7.5 We may now advert to the facts of the case to see if these can be said to fall within the exceptions as laid down. The return in the instant case was filed on 27.10.2007  and the assessment order passed on 22.12.2009, so that it could be revised (u/s. 139(5)) up to 31.3.2009. The Order by the tribunal in the case of State Bank of Travancore (supra), on the basis of which the assessee presses its claim is dated 8.8.2007, i.e., even prior to the date of the furnishing the return of income. As such, it obviously cannot be said that the claim could not have been made per the return of income or during the time available for its revision.

7.6 The second exception laid down by the apex court is a change in the circumstance(s) or change in law, i.e., after the passing of the assessment order. No such change has been reported to us, the only basis stated being the decision by the tribunal in the case of State Bank of Travancore (supra), which as afore-noted stands rendered much earlier. Also, in our considered view, the same would not even otherwise qualify to be either a change of circumstance or in law as envisaged in the decision in the case of Jute Corporation of India Ltd. vs. CIT (supra). The assessee had disclaimed the impugned contribution in view of sub-section (9) of 40A, which is the non obstante clause prevailing over the other provisions of the Act relating to the computation of income under the head ‘profits and gains of business and profession’, i.e., including s. 37(1). As such, the disallowance by the assessee appears to be, at least prima facie, in conformity with law, which rather explains its action. That the assessee’s claim falls u/s. 40A(9), i. .e., on facts, is admitted and not disputed, or else there would be no question of it effecting a suo motu disallowance there-under. In any case, the decision by the tribunal, to which we accord due respect, cannot by any means form a valid ground for the admission of a claim in deviation of the statutory procedure mandated for the same. It could no doubt constitute a valid basis or ground for revising the return or for pressing a claim per the return (even though apparently inconsistent with the statutory provision), but cannot be considered as a change in law meriting admission of a new claim. It is only the decision by the apex court or by the jurisdictional high court that would, by virtue of Art. 141 and Arts. 226 & 227 of the Constitution of India, qualify to be regarded as a change in law, i.e., apart from a retrospective amendment in law. Further, no change in circumstance, leave alone one that is vital and arose subsequently, has been informed to us or is borne by any material on record. Under the circumstances, it is difficult to see as to how the claim is admissible or became so subsequently in the present case.

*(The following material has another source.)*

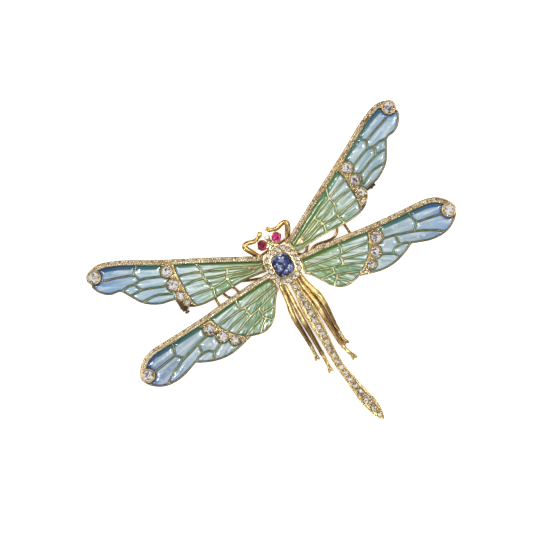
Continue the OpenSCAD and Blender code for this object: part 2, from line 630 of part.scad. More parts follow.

7.7 The decision in the case of NTPC Ltd. (supra), i.e., the second decision by the apex court relied upon by the assessee, relates to the power of the appellate tribunal u/s. 254 of the Act. The same, it was clarified, is not limited to the ground/s arising from the order of the first appellate authority but extends to any question of law arising from the assessment on the basis of undisputed facts on record. In fact, the decision in the case of Jute Corporation of India Ltd. (supra) is qua the power of the appellate authority, so that it applies to the jurisdiction of the tribunal, the second appellate authority, as well, even as noted by the apex court itself in the said later decision. We are unable to see, and neither has it been shown to us, as to how the said decision is applicable in the facts of the case. Firstly, there is no claim for the first time before the tribunal, and it is only the rejection of such claim by the first appellate authority that stands agitated before us. Secondly, there is no material on record in support of the assessee’ s claim, i.e., on facts, and neither any determination thereof by the authorities below for it to be considered as a question of law arising from the assessment. The said decision, thus, has no application in the facts of the instant case.

To state in other words, the decision in the case of Jute Corporation of India Ltd. (supra) is applicable to the tribunal, and stands further explained by the apex court in the case of NTPC Ltd. vs. CIT (supra), allowing the raising of a legal plea/ground on established or proven facts at the appellate stage. Coming to the applicability of the same to the facts of the present case, the question under reference is a mixed question of law and fact. The fund, the contribution to which is being claimed, is said to be for the retired employees. Apart from the legal question of applicability or otherwise of section 40A(9), the factual issues that arise and, thus, need to be addressed would be along the following lines: Whether there is any contractual relationship between the assessee and its retired employees? That is, is the impugned contribution in pursuance to any pre-existing obligation, i.e., on being given effect to, or a result of a fresh contract? If it is the latter case, what is its commercial expediency considering that no contractual obligation is cast on the assessee in respect of the past services of its retired employees?; How would the funds be managed?; Are the conditions stipulated for recognition of funds specified u/s. 36(1)(iv)/(v) met?, etc. There being no claim by the assessee, there was no examination on these counts, even as these represent essential factual considerations for satisfying the condition/s of section 37(1).

 7.8 Finally, we may clarify that the Cochin Bench of the tribunal (by the same constitution) accepted the assessee’s claim qua u/s. 37(1) in the case of Kar Mobiles Ltd. vs. Dy. CIT (in I.T.A. No. 920/Coch/2007 dated 29.1.2010) even as the same stood rejected by the first appellate authority following the decision in the case of Goetze (India) Ltd. (supra) The claim in that case stood made on the basis of a decision by the apex court, with there being no dispute as regards the primary facts; the sole question of law arising being qua the nature of the expenditure incurred, i.e., `capital’ or `revenue’, having been since settled by the apex court, with it holding it as revenue. As would be appreciated, the said case, thus, qualifies to fall within the exceptions laid down by the apex court itself in the case of Jute Corporation of India (supra). The said decision of the tribunal is, thus, distinguishable on facts. We decide accordingly.

8.        In the result, the assessee’s appeal is partly allowed for statistical purposes. As we have decided the assessee’s appeal, we dismiss its stay petition as unfructuous.